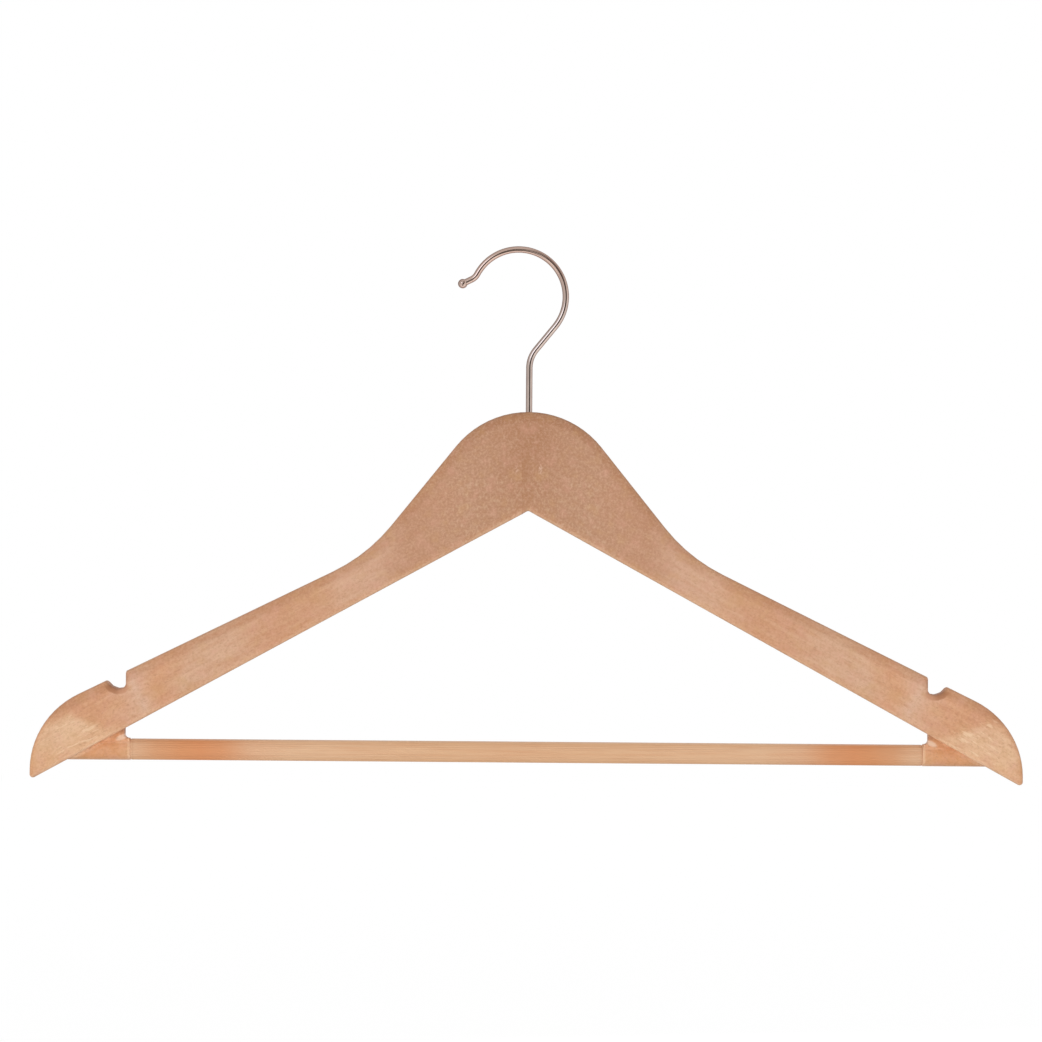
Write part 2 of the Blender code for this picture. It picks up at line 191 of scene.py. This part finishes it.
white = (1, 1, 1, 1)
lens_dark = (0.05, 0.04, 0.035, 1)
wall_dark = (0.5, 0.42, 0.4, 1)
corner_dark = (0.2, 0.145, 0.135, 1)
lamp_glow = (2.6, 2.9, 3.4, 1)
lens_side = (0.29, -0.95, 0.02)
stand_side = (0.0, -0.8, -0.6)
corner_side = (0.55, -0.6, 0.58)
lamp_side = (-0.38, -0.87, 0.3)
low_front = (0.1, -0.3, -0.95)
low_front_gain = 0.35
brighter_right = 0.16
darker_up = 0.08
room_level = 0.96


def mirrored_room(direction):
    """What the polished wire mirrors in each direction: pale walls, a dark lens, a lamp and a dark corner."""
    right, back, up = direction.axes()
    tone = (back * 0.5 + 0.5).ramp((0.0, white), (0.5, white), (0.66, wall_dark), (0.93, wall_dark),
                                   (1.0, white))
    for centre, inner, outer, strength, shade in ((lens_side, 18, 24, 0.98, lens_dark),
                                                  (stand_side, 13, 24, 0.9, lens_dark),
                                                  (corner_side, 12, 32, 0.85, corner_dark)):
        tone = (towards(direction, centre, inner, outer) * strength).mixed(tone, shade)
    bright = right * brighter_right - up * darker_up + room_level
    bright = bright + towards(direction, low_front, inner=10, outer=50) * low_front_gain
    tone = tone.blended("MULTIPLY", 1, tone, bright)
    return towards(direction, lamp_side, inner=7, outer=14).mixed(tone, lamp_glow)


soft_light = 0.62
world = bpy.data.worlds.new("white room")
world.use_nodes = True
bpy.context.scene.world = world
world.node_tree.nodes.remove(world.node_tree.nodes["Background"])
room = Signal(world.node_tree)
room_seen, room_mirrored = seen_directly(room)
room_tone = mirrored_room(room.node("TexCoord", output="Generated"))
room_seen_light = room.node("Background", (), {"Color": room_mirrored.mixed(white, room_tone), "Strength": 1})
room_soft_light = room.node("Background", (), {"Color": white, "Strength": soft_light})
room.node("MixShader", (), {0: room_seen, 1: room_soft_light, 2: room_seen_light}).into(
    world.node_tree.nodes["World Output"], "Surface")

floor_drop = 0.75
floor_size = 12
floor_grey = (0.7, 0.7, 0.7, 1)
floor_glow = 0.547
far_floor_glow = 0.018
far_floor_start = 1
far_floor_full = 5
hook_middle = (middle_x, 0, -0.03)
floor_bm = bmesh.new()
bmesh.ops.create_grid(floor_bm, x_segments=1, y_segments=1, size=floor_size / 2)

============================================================

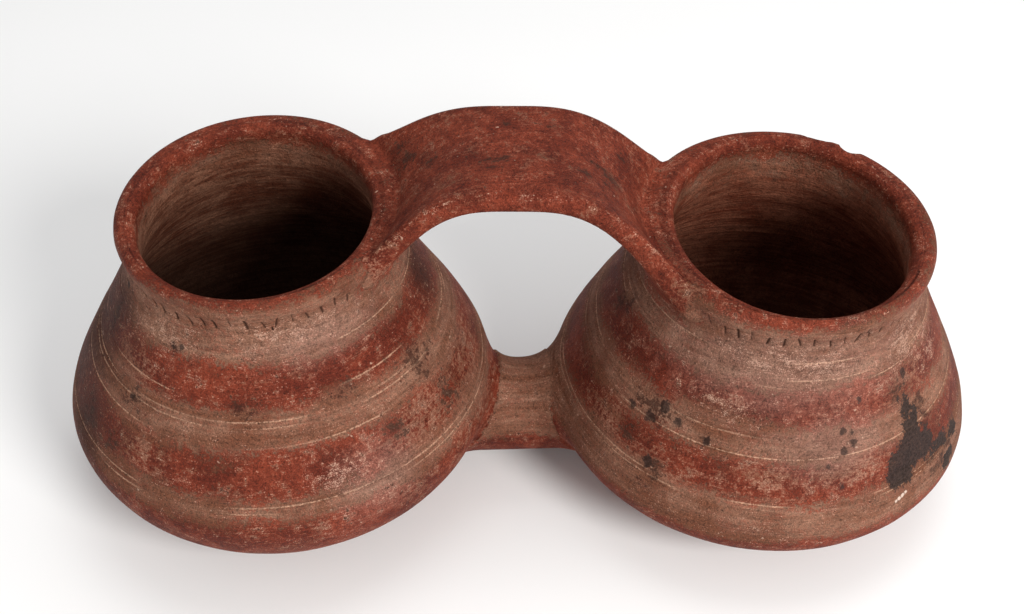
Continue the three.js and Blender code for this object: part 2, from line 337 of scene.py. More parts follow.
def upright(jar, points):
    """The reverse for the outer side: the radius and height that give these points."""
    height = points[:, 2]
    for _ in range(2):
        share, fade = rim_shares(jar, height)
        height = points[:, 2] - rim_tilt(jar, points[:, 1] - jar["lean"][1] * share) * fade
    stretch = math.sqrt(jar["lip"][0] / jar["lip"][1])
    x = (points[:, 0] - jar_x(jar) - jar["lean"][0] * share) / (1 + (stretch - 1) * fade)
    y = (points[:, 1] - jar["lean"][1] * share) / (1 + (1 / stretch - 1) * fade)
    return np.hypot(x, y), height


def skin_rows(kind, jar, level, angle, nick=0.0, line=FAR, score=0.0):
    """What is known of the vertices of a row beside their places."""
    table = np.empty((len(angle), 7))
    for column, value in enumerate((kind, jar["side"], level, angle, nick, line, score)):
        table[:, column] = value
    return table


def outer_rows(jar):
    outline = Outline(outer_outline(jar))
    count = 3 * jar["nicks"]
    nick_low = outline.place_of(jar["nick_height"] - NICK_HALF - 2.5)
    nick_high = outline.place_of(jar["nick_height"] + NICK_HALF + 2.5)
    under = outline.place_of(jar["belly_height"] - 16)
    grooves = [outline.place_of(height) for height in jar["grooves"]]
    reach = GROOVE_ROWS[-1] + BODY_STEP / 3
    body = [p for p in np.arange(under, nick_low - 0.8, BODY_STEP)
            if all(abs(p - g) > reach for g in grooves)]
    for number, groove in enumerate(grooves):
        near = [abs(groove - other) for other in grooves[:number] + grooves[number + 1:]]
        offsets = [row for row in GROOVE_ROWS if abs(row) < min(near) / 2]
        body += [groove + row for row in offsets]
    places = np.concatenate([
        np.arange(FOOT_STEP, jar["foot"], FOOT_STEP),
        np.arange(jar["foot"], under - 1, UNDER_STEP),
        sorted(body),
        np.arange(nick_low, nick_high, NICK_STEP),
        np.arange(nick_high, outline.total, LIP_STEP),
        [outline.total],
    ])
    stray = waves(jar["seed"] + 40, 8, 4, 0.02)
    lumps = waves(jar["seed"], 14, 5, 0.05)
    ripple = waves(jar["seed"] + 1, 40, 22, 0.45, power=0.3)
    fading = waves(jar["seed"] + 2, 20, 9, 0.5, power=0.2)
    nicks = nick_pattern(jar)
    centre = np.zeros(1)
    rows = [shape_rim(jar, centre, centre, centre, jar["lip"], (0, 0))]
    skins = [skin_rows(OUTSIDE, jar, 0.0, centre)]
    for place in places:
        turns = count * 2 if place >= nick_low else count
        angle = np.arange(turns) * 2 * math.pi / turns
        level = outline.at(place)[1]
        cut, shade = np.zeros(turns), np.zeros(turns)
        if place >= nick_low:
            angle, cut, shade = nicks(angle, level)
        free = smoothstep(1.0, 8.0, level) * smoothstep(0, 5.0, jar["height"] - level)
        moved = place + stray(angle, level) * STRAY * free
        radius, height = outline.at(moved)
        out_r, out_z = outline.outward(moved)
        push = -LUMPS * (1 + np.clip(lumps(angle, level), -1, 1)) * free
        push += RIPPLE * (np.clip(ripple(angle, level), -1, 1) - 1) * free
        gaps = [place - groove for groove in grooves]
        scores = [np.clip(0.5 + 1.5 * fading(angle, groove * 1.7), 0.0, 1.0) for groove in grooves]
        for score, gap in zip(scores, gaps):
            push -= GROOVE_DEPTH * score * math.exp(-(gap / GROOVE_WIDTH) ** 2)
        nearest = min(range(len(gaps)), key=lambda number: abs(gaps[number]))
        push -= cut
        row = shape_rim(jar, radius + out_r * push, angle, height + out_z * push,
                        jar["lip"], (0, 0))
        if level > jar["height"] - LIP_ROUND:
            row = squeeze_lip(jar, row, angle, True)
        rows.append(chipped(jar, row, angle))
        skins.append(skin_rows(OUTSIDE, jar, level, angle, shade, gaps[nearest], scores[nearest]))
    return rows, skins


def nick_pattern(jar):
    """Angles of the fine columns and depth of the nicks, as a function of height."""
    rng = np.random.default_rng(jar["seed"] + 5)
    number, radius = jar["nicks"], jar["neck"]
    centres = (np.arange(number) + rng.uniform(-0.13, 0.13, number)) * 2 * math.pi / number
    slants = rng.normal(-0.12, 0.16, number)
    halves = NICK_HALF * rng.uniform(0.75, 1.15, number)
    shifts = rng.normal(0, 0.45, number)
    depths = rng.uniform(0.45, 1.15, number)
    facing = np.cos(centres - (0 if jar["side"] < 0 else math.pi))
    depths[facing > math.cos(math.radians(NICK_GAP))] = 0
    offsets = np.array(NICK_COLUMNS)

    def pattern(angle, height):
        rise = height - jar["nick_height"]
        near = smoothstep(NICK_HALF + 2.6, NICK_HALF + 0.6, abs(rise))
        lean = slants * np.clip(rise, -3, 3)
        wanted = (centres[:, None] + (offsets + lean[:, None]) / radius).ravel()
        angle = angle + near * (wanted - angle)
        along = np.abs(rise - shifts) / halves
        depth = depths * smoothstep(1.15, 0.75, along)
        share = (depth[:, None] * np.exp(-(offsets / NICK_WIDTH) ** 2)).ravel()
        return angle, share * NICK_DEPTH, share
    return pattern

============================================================

Give the count of lines in the data above that hold the string "scene", with no additional words.

• _Task output_
3